En Chine, les généraux et amiraux retraités ont la possibilité de publier des articles, des livres ou de participer à des émissions, tant que leurs propos ne remettent pas en cause le Parti communiste ou la doctrine officielle. Cette forme de liberté conditionnée permet au régime de tester certaines idées stratégiques sans engager directement l’appareil d’État. Elle joue le rôle de baromètre politique et contribue à orienter l’opinion publique.

Des ouvrages comme Unrestricted Warfare (souvent mal traduit en anglais) sont souvent interprétés à tort en Occident comme des déclarations officielles de doctrine, alors qu’il s’agit de propositions individuelles, parfois très éloignées des orientations gouvernementales. Ces publications servent souvent de laboratoire d’idées sous supervision implicite. Avant publication, les manuscrits peuvent être relus par des agences de sécurité pour éviter toute fuite d’informations sensibles.

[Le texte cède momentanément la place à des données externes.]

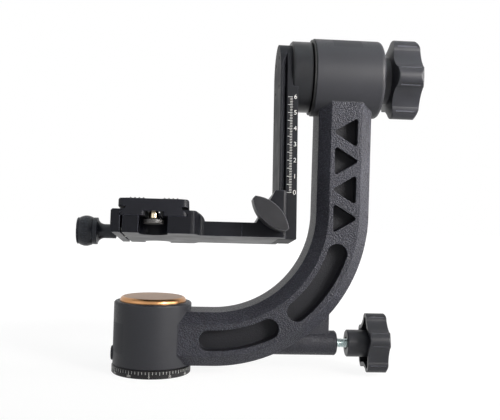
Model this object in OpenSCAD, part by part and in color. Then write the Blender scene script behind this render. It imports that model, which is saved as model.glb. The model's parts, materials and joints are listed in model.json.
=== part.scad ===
// Gimbal head for a camera with a long lens, in millimetres.
// Z is the pan axis, X is the tilt axis, and the user stands on the -Y side.
// The origin is the middle of the round base's bottom face.
// A piece of the hanging bracket is drawn upright below the tilt axis, in the
// bracket's own Y and Z, and in_swing() then leans it to its resting angle.

/* [Base] */
// Diameter of the round base plate with the degree scale
base_plate_d = 50; // [48:0.5:54]
// Thickness of the base plate
base_plate_t = 5.1; // [4.6:0.1:7]
// Gap between the base plate and the turning barrel
base_gap = 0.4; // [0.3:0.1:0.8]
// Diameter of the pan barrel
barrel_d = 49; // [47:0.5:53]
// Height of the barrel's top edge over the base's bottom face
barrel_top = 44.9; // [44:0.5:50]
// Diameter of the bronze cap
cap_d = 41.8; // [38:0.2:44]
// Height of the cap over the barrel
cap_t = 3; // [2.8:0.1:4]
// Major diameter of the tripod thread, three eighths of an inch
socket_d = 9.525; // [9.525, 6.35]
// Depth of the tripod thread
socket_depth = 13; // [10:0.5:14]

/* [Bearings] */
// Bore of a bearing, and the diameter of the shaft in it
bearing_bore = 20; // [18:0.5:21]
// Outer diameter of a bearing
bearing_od = 32; // [31:0.5:34]
// Width of a bearing
bearing_w = 7; // [6:0.5:7.5]
// Diameter of a bearing ball
ball_d = 3.5; // [2.5:0.1:4]
// Number of balls in a bearing
ball_count = 12; // [8:1:14]

/* [Arm] */
// Radius of the arm's centre line in the bend
bend_r = 79.8; // [76:0.2:86]
// Distance from the pan axis to the start of the bend
bend_x = 38.6; // [36:0.2:44]
// Height of the arm's centre line over the base's bottom face
arm_z = 23; // [22:0.5:25]
// Width of the arm, seen from the user's side
arm_w = 33.7; // [31:0.1:36]
// Thickness of the arm, towards the user
arm_t = 37; // [34:0.5:40]
// Width of the bevel along the arm's edges
bevel_w = 7.1; // [4:0.1:8]
// Depth of the bevel towards the user
bevel_t = 6.2; // [4:0.1:8]
// Height of the tilt axis over the base's bottom face
tilt_z = 191.6; // [188:0.5:200]
// Depth of the pockets in the arm's two faces
pocket_depth = 9; // [3:0.5:10]
// Width of the two curved pockets
slot_w = 12.9; // [8:0.1:14]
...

Ce système de liberté encadrée, même s’il ne respecte pas les critères démocratiques occidentaux, permet une certaine circulation d’idées au sein de l’appareil militaire chinois. Il reflète aussi une volonté d’influencer le débat stratégique international en jouant sur l’ambiguïté entre opinion individuelle et position étatique.

Les conséquences concrètes sur le moral et la cohésion

Dans le contexte américain, les nouvelles politiques de censure ont provoqué un sentiment de perte chez certains militaires. La suppression d’archives liées à la diversité a été vécue comme une négation de l’histoire collective. Des officiers issus de minorités ont exprimé leur désarroi face à la disparition de figures de référence. Cette situation nuit au recrutement et à la fidélisation de profils qualifiés, notamment dans des secteurs techniques où la concurrence avec le privé est forte.

En Chine, la stratégie de publication des anciens militaires vise avant tout à orienter le débat sans provoquer de rupture. Le régime contrôle les excès, mais laisse une marge de manœuvre à des voix nationalistes ou offensives, tant qu’elles ne remettent pas en cause la stabilité politique. Ce type de communication peut avoir une fonction psychologique importante dans un système centralisé : il maintient l’impression d’un débat stratégique tout en assurant la cohérence idéologique du discours militaire.

Deux approches opposées de la parole militaire

Les États-Unis adoptent une posture de maîtrise institutionnelle stricte, qui réduit la marge d’expression individuelle dès lors qu’elle interfère avec l’ordre militaire. Cette rigueur garantit la neutralité politique de l’armée, mais peut aussi appauvrir le débat stratégique interne et générer du ressentiment, notamment lorsque les restrictions sont perçues comme politiques.

La Chine, en laissant ses anciens cadres militaires s’exprimer librement dans un périmètre contrôlé, développe une communication tactique interne et externe. Ce modèle repose sur une culture de la loyauté implicite, où l’initiative est possible tant qu’elle ne dérange pas l’ordre établi.

Ces deux logiques reflètent des choix structurels : les démocraties exigent une armée apolitique et disciplinée, quitte à limiter certaines libertés, tandis que les régimes autoritaires jouent sur la communication dirigée pour légitimer certaines orientations ou tester l’opinion sans se compromettre.